6.3 Distributor shall be responsible for its own expenses and costs in
fulfilling it duties under this Agreement, including, without
limitation, office rent, salaries and commissions of office help and
sales people in its employ, licenses, taxes, insurance, automotive
costs, transportation and living expenses. Distributor shall supply
appropriate commercial and general liability insurance needed to
fulfill its duties under this Agreement. Distributor indemnifies and
holds harmless Licensor from any claims, costs, losses or damages,
including attorneys' fees, resulting from workers' compensation
claims, or other claims of or relating to Distributor's employees.
7. TERRITORY
The territory of this Agreement shall be the states of Texas. Any disputes
arising out of this paragraph will be settled solely by Licensor.

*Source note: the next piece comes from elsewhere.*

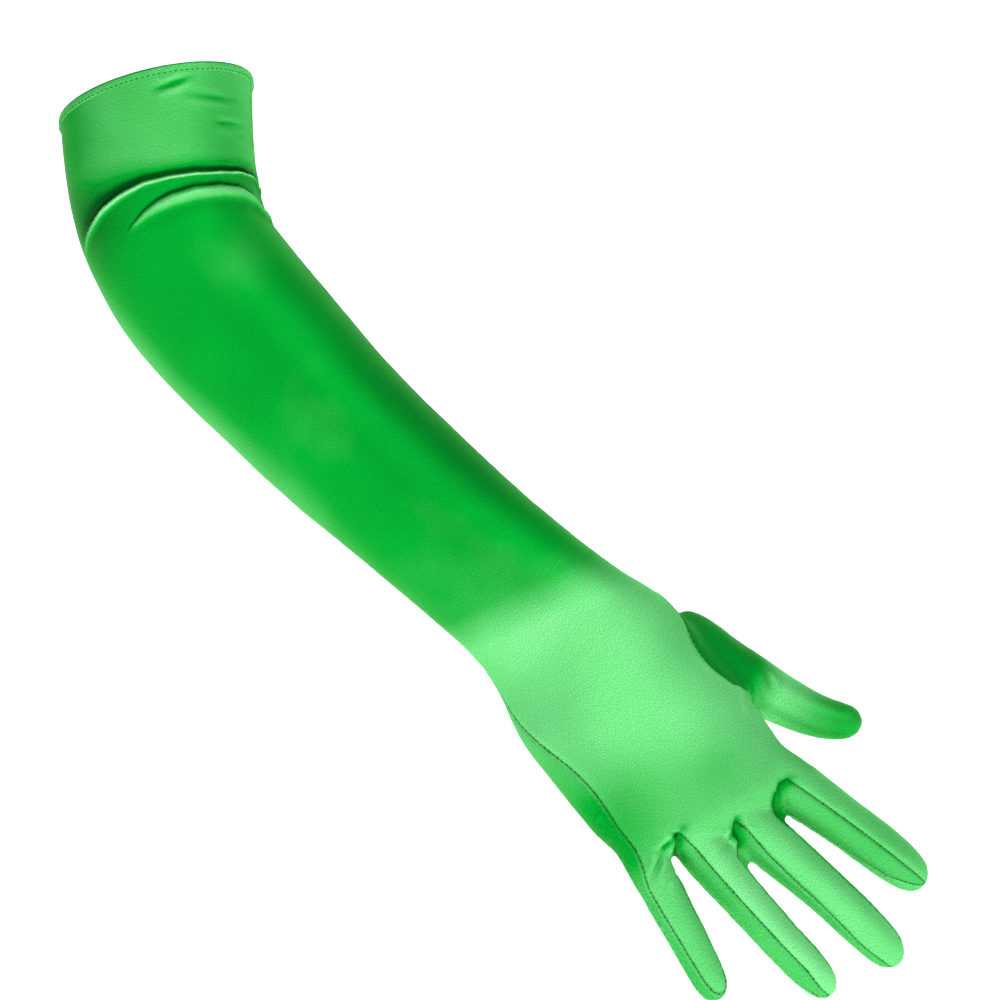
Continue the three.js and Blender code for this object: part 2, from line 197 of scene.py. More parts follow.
class Path:
    # Stations as arrays, to find for any points where they lie along and around the path
    def __init__(self, stations, length):
        self.place = np.array([s["place"] for s in stations])
        self.along = np.array([s["along"] for s in stations])
        self.side = np.array([s["side"] for s in stations])
        self.back = np.array([s["back"] for s in stations])
        self.half = np.array([(s["width"] / 2, s["depth"] / 2) for s in stations])
        self.square = np.array([s.get("square", 2) for s in stations])
        self.at = np.array([s["at"] for s in stations])
        self.length = length
        self.tree = KDTree(len(stations))
        for i, s in enumerate(stations):
            self.tree.insert(s["place"], i)
        self.tree.balance()

    def local(self, points):
        near = np.array([self.tree.find(p)[1] for p in points])
        offset = points - self.place[near]
        ahead = np.einsum("ij,ij->i", offset, self.along[near])
        across = np.einsum("ij,ij->i", offset, self.side[near])
        up = np.einsum("ij,ij->i", offset, self.back[near])
        return near, self.at[near] + ahead / self.length, across, up

    def outside(self, points):
        near, at, across, up = self.local(points)
        half, square = self.half[near], self.square[near]
        ring = (np.abs(across / half[:, 0]) ** square + np.abs(up / half[:, 1]) ** square) ** (1 / square)
        beyond = np.maximum(at - self.at[-1], self.at[0] - at) * self.length
        return np.maximum((ring - 1) * half.min(1), beyond)


openEnd = -0.1 * wristShare  # the skin starts above the rim, which is cut later
armPath = Path(walk(armBase, armLength, armRows, evenly(openEnd, 1, 260)), armLength)
squarePath = Path(walk(armBase, armLength, squareRows, evenly(openEnd, 1, 260)), armLength)
fingerPaths = {name: Path(fingerPath(name, evenly(0, 1, 70)), fingers[name]["length"]) for name in fingers}
thumbLine = Path(thumbPath(evenly(0, 1, 70)), sizes["thumbLength"])
print("paths ready")


# One closed skin from rounded tubes

def drawnOut(bm, edges):
    found = bmesh.ops.extrude_edge_only(bm, edges=edges)["geom"]
    verts = [part for part in found if isinstance(part, bmesh.types.BMVert)]
    edges = [part for part in found if isinstance(part, bmesh.types.BMEdge) and all(v in found for v in part.verts)]
    return verts, edges


def ringsOf(bm, sides, count):
    rings = [bmesh.ops.create_circle(bm, cap_ends=False, segments=sides, radius=1)["verts"]]
    edges = list(dict.fromkeys(edge for vert in rings[0] for edge in vert.link_edges))
    for _ in range(count - 1):
        verts, edges = drawnOut(bm, edges)
        rings.append(verts)
    return rings


def addObject(name, data):
    made = bpy.data.objects.new(name, data)
    bpy.context.scene.collection.objects.link(made)
    return made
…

8. TERM OF EXCLUSIVITY AND EXTENSION OF EXCLUSIVITY
The period of exclusivity of this Agreement is one year from the date of
Commencement. In the event that Distributor causes at least [****] customer
contracts valued at [****] or more each to be executed with Customers during the
the first year after Commencement, and during each subsequent year thereafter,
then the one year period of exclusivity described in this Agreement will be
automatically extended to the end of the subsequent year.
9. TERM AND TERMINATION
9.1 The term of this Agreement shall commence upon the date of execution
of this Agreement and shall continue for five (5) years thereafter
unless sooner terminated in accordance with the provisions hereof.
This Agreement may be thereafter extended only by written instrument
executed by both parties.
9.2 Licensor may terminate this Agreement upon written notice to
Distributor in the event of the breach of any material obligation
hereunder by Distributor that is not cured by Distributor after
receipt from Licensor of [****] written notice calling attention to
such breach and demanding cure thereof. In the event of such
termination for cause, Licensor's sole obligation to Distributor shall
be to pay compensation accrued for revenues collected prior to the
date of termination.
9.3 Distributor may terminate this Agreement upon written notice to
Licensor in the event of the breach of any material obligation
hereunder by Licensor that is not cured by Licensor after receipt from
Distributor of [****] written notice calling attention to such breach
and demanding cure thereof. In the event of such termination for
cause, Licensor's obligation to Distributor shall be to pay
compensation accrued for revenues collected prior to the date of
termination.
9.4 Upon termination of this Agreement for any reason, Distributor shall
within [****] of such termination return to Licensor all copies of the
Products, including demonstration copies, and all copies of technical
materials, brochures, marketing materials, and the like. Distributor
shall further provide to Licensor copies of Distributor's prospect
files and customer correspondence files.
Upon the termination of this Agreement for any reason, Distributor shall
immediately cease using all trademarks, services marks, software and
documentation of Licensor.
10. INDEMNITIES
10.1 Licensor hereby indemnifies Distributor from and against any and all
claims, demands or actions (collectively "Claims") arising from
Distributor's participation as a distributor of Licensor's products or
services, except to the extent that such Claims are attributable to
the act or omission of Distributor or its employees or
representatives.
10.2 Distributor hereby indemnifies Licensor from and against any and all
claims, demands, or actions arising out of Distributor's activities or
performance outside the express authorization provided Distributor
under this Agreement or any customer contracts or any breach of
Distributor's obligations hereunder.
10.3 The indemnities contained in this Section 10 shall be conditioned upon
the indemnifying party's receiving (1) prompt written notice of any
claims, demands, or actions for which indemnity is sought; (2)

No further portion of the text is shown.